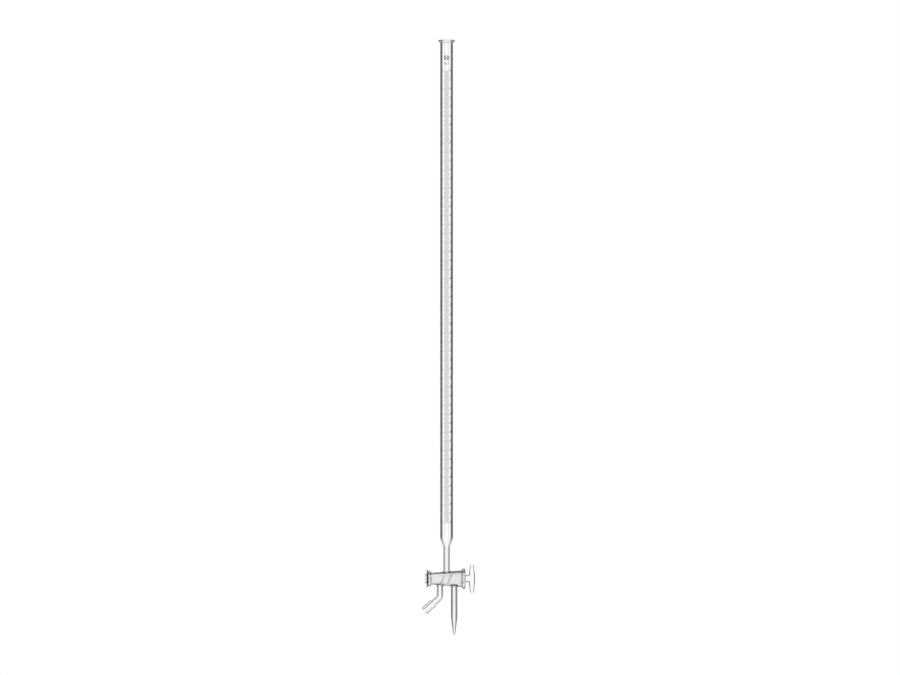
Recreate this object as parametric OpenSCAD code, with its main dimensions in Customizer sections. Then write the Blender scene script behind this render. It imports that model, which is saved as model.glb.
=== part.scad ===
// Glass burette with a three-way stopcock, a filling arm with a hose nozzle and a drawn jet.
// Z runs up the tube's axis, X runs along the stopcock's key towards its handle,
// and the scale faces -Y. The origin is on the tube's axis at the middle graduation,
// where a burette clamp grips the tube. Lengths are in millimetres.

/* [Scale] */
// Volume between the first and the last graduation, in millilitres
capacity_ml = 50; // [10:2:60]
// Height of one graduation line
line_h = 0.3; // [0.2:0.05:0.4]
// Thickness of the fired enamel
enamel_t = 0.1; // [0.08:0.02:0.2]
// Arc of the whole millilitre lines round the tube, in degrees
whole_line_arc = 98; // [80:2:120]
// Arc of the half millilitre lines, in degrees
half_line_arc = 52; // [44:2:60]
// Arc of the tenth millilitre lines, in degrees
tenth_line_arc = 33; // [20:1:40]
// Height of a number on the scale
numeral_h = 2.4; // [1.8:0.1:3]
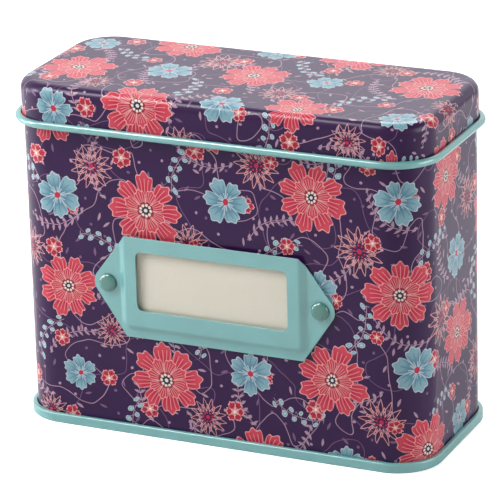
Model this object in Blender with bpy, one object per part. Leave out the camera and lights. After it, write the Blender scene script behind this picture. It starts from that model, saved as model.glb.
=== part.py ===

_ _ _ _ _

Exercise task: Extract, verbatim, the lines from the one containing "Model this object" through the last line of the listing above.

Complete response:
Model this object in Blender with bpy, one object per part. Leave out the camera and lights. After it, write the Blender scene script behind this picture. It starts from that model, saved as model.glb.
=== part.py ===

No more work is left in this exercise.